Whereas until just a few years ago, the quality and success of hernia surgery was measured purely on the basis of the rate of recurrences, chronic groin pain as a consequence of hernia surgery has evolved over recent years to become a further, important parameter.
Chronic pain is the term used to describe pain persisting for 6 months and more. Current data from the German Hernia Registry (Herniamed) confirms that this is by no means uncommon. An analysis of over 40,000 data records has confirmed that 5.8% of patients with inguinal hernias still have pain at rest 12 months after their surgery.
During physical exertion, the number of patients experiencing pain rises to 11.7%. In total, 3.5% of patients suffer pain requiring treatment 12 months after their operation. It must also be remembered that the number of unreported cases means that these figures may be even higher.
The treatment options for chronic pain are limited and often tedious. To begin with, conservative, non-invasive treatment options should be explored. These include taking painkillers (analgesia), manual and physiotherapy, and infiltration treatments. It is important to differentiate the cause of the pain in order to offer targeted treatment.
A neurological examination can help to distinguish between neuropathic and nociceptive pain. Neuropathic pain occurs as a result of direct nerve damage / irritation and leads to impaired pain processing. For affected patients, neuropathic pain in the groin may be experienced as localised tingling, stabbing and burning.
Patients report feelings of ants crawling over their skin, and sometimes shooting sensations of pain, like an electric shock, radiating through their groin. Nociceptive pain is caused by mechanical, chemical or electrical stimulation of the pain receptors. In inguinal hernia surgery especially, this can be caused by surgical trauma and the implantation of extensive synthetic meshes. Not uncommonly, however, a combination of neuropathic and nocireceptive pain needs to be considered.
Regardless of the type of pain involved, treatment is difficult and is often unsuccessful. Typically, the treatment of chronic pain begins with medication-based therapy. This often alleviates the symptoms, however it does not address the cause of the pain.
A patient with chronic pain has just one wish: He wants to be pain-free again, ideally undo the operation that caused the pain, and have the probable cause resolved.
Due to the increased risks associated with further procedures, surgical revision has previously been regarded as the "last resort". Literature describes in some cases highly complex surgical procedures, in which nerves are separated proximally, well away from the groin, such as in a procedure called a retroperitoneal triple neurectomy.

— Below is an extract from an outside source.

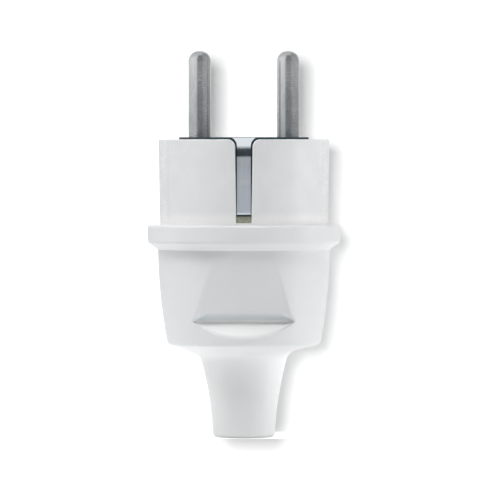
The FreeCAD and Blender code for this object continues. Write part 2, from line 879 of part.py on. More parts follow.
def make_earth_rivet():
    """Rivet from under the bridge up into the earth terminal."""
    body = new_body("earth_rivet")
    profile = outline(
        sketch_on(body, "XZ_Plane"),
        [
            ("0", "-rivet_head_height"),
            ("rivet_head_radius - head_round", "-rivet_head_height"),
            ("rivet_head_radius", "-(rivet_head_height - head_round)", "head_round", LEFT),
            ("rivet_head_radius", "0"),
            ("rivet_radius", "0"),
            ("rivet_radius", "strip_thickness + rivet_depth"),
            ("0", "strip_thickness + rivet_depth"),
        ],
    )
    revolve(body, profile)
    return place(body, y="-rivet_place", z=CORE_FOOT)


def make_pin_retainer():
    """Plate screwed behind the terminal blocks, with funnelled wire holes."""
    body = new_body("pin_retainer")
    side = circle_height(CORE_RADIUS, CORE_HALF)
    front = circle_height(CORE_RADIUS, "retainer_front")
    rear = circle_height(CORE_RADIUS, "core_back")
    notch_x = "(tongue_half + retainer_notch_gap)"
    notch_y = f"({TONGUE_FACE} - retainer_notch_gap)"
    plate = outline(
        sketch_on(body, "XY_Plane", CORE_FOOT),
        [
            (f"-{front}", "-retainer_front", CORE_RADIUS, LEFT),
            (front, "-retainer_front"),
            (CORE_HALF, f"-{side}", CORE_RADIUS, LEFT),
            (CORE_HALF, side),
            (rear, "core_back", CORE_RADIUS, LEFT),
            (notch_x, "core_back"),
            (notch_x, notch_y),
            (f"-{notch_x}", notch_y),
            (f"-{notch_x}", "core_back"),
            (f"-{rear}", "core_back"),
            (f"-{CORE_HALF}", side, CORE_RADIUS, LEFT),
            (f"-{CORE_HALF}", f"-{side}"),
        ],
    )
    pad(body, plate, "retainer_thickness", BACK)
    recess = circle(
        sketch_on(body, "XY_Plane", CORE_FOOT), "0", "-rivet_place", "rivet_head_radius + hole_gap"
    )
    cut(body, recess, "retainer_recess")
    screws = circle_pair(
        sketch_on(body, "XY_Plane", CORE_FOOT),
        "retainer_screw_x",
        "retainer_screw_y",
        "small_screw_radius + hole_gap",
    )
    cut(body, screws, "retainer_thickness")
    back = f"({CORE_FOOT} - retainer_thickness)"
    counterbores = circle_pair(
        sketch_on(body, "XY_Plane", back),
        "retainer_screw_x",
        "retainer_screw_y",
        "small_head_radius + hole_gap",
    )
    cut(body, counterbores, "retainer_counterbore", OUT)
    wires = circle_pair(sketch_on(body, "XY_Plane", back), PIN_X, "0", "retainer_wire_hole / 2")
    circle(wires, "0", "-earth_wire_place", "retainer_wire_hole / 2")
    last = cut(body, wires, "retainer_thickness", OUT)

    def on_wire_mouth(middle, edge):
        return near(middle.z, number(back)) and isinstance(edge.Curve, Part.Circle) and near(
            edge.Curve.Radius, number("retainer_wire_hole / 2")
        )

    bevel_edges(body, last, "retainer_funnel", on_wire_mouth)
    return body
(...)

Many years of experience with procedures carried out under local anaesthetic mean that we are able to explore the source of the pain intra-operatively, i.e. during the surgical procedure itself. This precise, intra-operative nerve response allows accurate localisation of the source of the pain. The affected sensitive nerves can then be selectively released and where necessary separated. Even during the procedure, the patient will then experience a spontaneous improvement in their pain symptoms.